Take the orthotic—the insert for my right shoe—that I haven’t seen since a week ago Tuesday. When I finished my yard work that day, I carefully removed both orthotics from my gardening shoes. I set them on the counter by the kitchen telephone, the usual rest stop for stuff on its way to the back of the house. The next time I saw them, ‘they’ (plural) had become ‘it’ (singular). Only one orthotic ended up in the bureau drawer where it belonged. The location of the other? Who knows. After a week-long search in which my husband and I upended the trash can, poked through garbage in rubber gloves, and peered inside every shoe worn by either of us in the past month, we’re blaming a poltergeist.

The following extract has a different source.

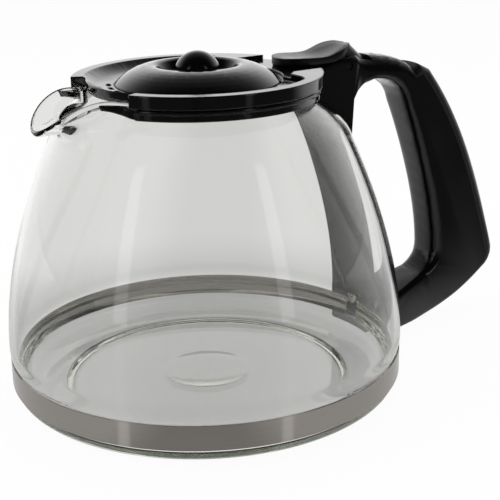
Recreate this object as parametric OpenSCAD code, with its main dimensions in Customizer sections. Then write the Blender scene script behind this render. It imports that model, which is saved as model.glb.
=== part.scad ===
// Coffee server carafe: a blown glass jug with a hinged lid, a neck collar,
// a looped handle and a steel band that clamps the handle to the glass.
// Origin: centre of the foot ring. +X points to the handle, +Z up, the spout lies at -X.

/* [Glass jug] */
// Largest outer radius of the belly
belly_r = 75.1; // [62:0.1:90]
// Height of the largest radius
belly_z = 22; // [20:0.5:28]
// Width of the heel, from the belly in to the flat ring that the jug stands on
heel_w = 14.1; // [10:0.1:18]
// Width of that ring
foot_w = 5; // [3:0.5:8]
// Height of the hollow under the floor
punt_h = 1.6; // [1:0.1:2.2]
// Height of the floor inside the jug
floor_z = 4.2; // [3.8:0.1:5]
// Radius of the thick round lens in the middle of the floor
lens_r = 18; // [12:1:26]
// Height of that lens above the floor
lens_h = 1.1; // [0.6:0.1:1.6]
// Height where the body ends and the drawn neck begins
shoulder_z = 98; // [82:0.5:116]
// Outer radius of the glass at that height
shoulder_r = 55.95; // [52:0.05:60]
// How late the side wall leans in: a larger power keeps it upright longer
lean_power = 1.8; // [1.6:0.05:2]
// Thickness of the glass wall
wall_t = 2.2; // [1.8:0.1:2.6]
// Outer radius of the neck
neck_r = 42.2; // [38:0.1:46]
// Height of the drawn surface, from the shoulder up to the upright neck
draw_h = 14.3; // [12:0.1:17]
// How far the glass rim rises above the collar
rim_h = 1.2; // [1:0.1:1.6]
// How far the rim's bead stands out from the neck
bead_out = 0.7; // [0.4:0.1:0.8]

/* [Spout] */
// How far the spout's lip reaches beyond the neck
spout_out = 22.8; // [18:0.1:27]
// Depth of the drooping lip's underside below the rim
spout_drop = 10.8; // [9:0.1:12.5]
// Half the angle over which the neck swells into the spout
spout_half_angle = 28; // [26:1:30]
// Half the angle over which the rim droops
droop_half_angle = 21; // [18:1:24]
// How far the rim rises beside the droop
cheek_rise = 2; // [1:0.1:2.5]

/* [Steel band] */
// Depth of the groove in the belly that holds the band
groove_depth = 0.85; // [0.7:0.05:1.1]
// Thickness of the steel strip
band_t = 0.6; // [0.4:0.1:0.8]
// Lower edge of the band
band_z = 7.5; // [7:0.1:9]
// Width of the steel strip
band_h = 9.3; // [8:0.1:11]
// Half the gap between the two bent lugs
lug_gap_half = 3.6; // [3.4:0.1:4.2]
// How far the lugs stand out from the band
lug_out = 9.5; // [8.5:0.1:11]
// Height of the lugs' lower edge above the band's lower edge
lug_rise = 2.1; // [1.5:0.1:3]
// Height of the lugs
lug_h = 9.2; // [8.4:0.1:10]

/* [Clamp screw and nut] */
// Distance of the screw from the band
screw_out = 5; // [4.6:0.1:6]
// Radius of the threaded shank
screw_r = 2; // [1.5:0.1:2]
// Radius of the screw's pan head
screw_head_r = 3.6; // [3.2:0.1:3.8]
// Height of the pan head
screw_head_h = 2.2; // [1.8:0.1:2.6]
// Thickness of the handle's wall between the head and the near lug
screw_wall_t = 3.4; // [3:0.1:3.6]
// Width of the hex nut across its flats
nut_flats = 7; // [6.5:0.1:7.4]
// Thickness of the nut
nut_t = 2.6; // [2.2:0.1:3]

/* [Neck collar] */
// Height of the collar and of the upright neck inside it
collar_h = 3.6; // [3.2:0.1:4.4]
// Thickness of the collar's skirt
collar_t = 2.6; // [2.2:0.1:2.8]
// Height of the flange at the collar's upper edge
collar_flange_h = 1.2; // [1:0.1:1.5]
// How far that flange stands out
collar_flange_out = 0.5; // [0.3:0.1:0.6]
// Angle from the spout where the round collar ends and its arms begin
collar_open_angle = 31; // [30:0.5:34]
// Angle from the spout where the arms end
arm_tip_angle = 18.6; // [17:0.2:22]
// Height of an arm at its tip
arm_tip_h = 1.8; // [1.4:0.1:2.4]
// Thickness of an arm at its tip
arm_tip_t = 1.4; // [1:0.1:2]
// How far the arms rise towards their tips, beside the bead
arm_rise = 1.2; // [0.6:0.1:1.4]
// How far the tang that locks the collar into the handle stands out from the skirt
tang_out = 4.6; // [3.5:0.1:5]
// Half width of the tang
tang_half = 4.4; // [3.5:0.1:5]
// Height of the tang
tang_h = 2.6; // [2:0.1:2.8]

/* [Handle] */
// Half width of the arch, the grip and the ears
handle_half = 8.5; // [8.3:0.1:9.5]
// How far the grip's outermost point stands out from the band
grip_out = 69.9; // [60:0.1:80]
// Thickness of the cover along the back of the grip
cover_t = 4.6; // [4:0.1:5.4]
// Rounding of the grip's outer edges
back_edge_r = 3.2; // [2:0.1:4]
// Rounding of the grip's inner edges, where the fingers lie
finger_edge_r = 4.6; // [3:0.1:5]
// Rounding of the edges at the ears and where the foot meets the plate
ear_edge_r = 1.4; // [1:0.1:1.5]
// How much rounder the arch's upper edges are than the grip's
arch_round = 4; // [0:0.5:4.5]
// Half width of the plate that lies against the glass
spine_half = 13.7; // [12:0.1:15]
// Thickness of that plate
spine_t = 3.6; // [3:0.1:4]
// How far the plate's lower end stands below the band
spine_drop = 0.5; // [0.3:0.1:1]
// Distance of the plate's upper end below the collar
spine_gap = 0.7; // [0.4:0.1:1.5]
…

Apparently the right orthotic took a walk.
Then there’s the ace bandage—the one my husband set carefully on the table where he assembles items essential for his business travel. When it came time for him to pack, the bandage had disappeared. Only after he give up the search and packed a substitute did it reappear inside the cupboard where we store paper and printer-ink toner. A bandage? In that cupboard?
I am wondering if I could offer something to appease the gods of forgetfulness. For many years my bureau’s top drawer has been the designated holdover for separated items: lone earrings, unidentified buttons, unpaired socks. It’s like a personal lost and found, a singles bar where individuals hopefully wait. Although the items usually find no relief to their yearning, occasionally there’s a joyful reunion. Perhaps if I took the most precious item from the drawer—that single ivory clip-on earring from high school days—and tossed it into the woods behind the house . . .. But I’m convinced that as soon as I did, the other would turn up—even though the earring was widowed in 1970.
Over the years I have experienced some significant disappearances—usually explainable by careless behavior. Take, for instance, the family album with three years of photos that went missing in 1979. Eventually I realized it must have been buried in the stack of old newspapers swept up in a generous impulse when the Boy Scouts came begging at the door for their paper drive. And those favorite, most-expensive-ever sunglasses stayed behind at the beach like naughty children, hidden among the long shadows of the summer evening. A new pair of leather gloves apparently made tracks when I stepped out of the car without looking down (at least they departed together), and my driver’s license slipped behind the toilet in a restroom at SeaTac when I failed to replace it in my wallet after flashing it at the TSA maitre-d. (That day I coupled my “I’m losing it” rant with another about skimpy pockets in women’s clothing.) Thanks to a very nice person who left a message on my home phone, my license returned to the fold (pun intended).
The recent episodes of the orthotic and the ace bandage feel mindless, the misplacements inexplicable. Are occasional memory lapses are part of the aging plan? Perhaps it’s good to lose something insignificant once in a while. Maybe peppering our ordinary days with small losses helps prepare us for the big ones, the heartbreakers. Maybe adapting to loss is designed to keep us emotionally toned. I’ll try to remember that as I hobble around on one shoe insert—still hoping to find its mate. At least I know what’s missing, so I haven’t totally ‘lost it.’
copyright © 2008 by Sara J. Glerum
Love this story, Sallie. We all have missing pairs hiding forever to be reunited with its other half.
Hestitate to say it but perhaps you have a very active pack rat with a nest full of misplaced items.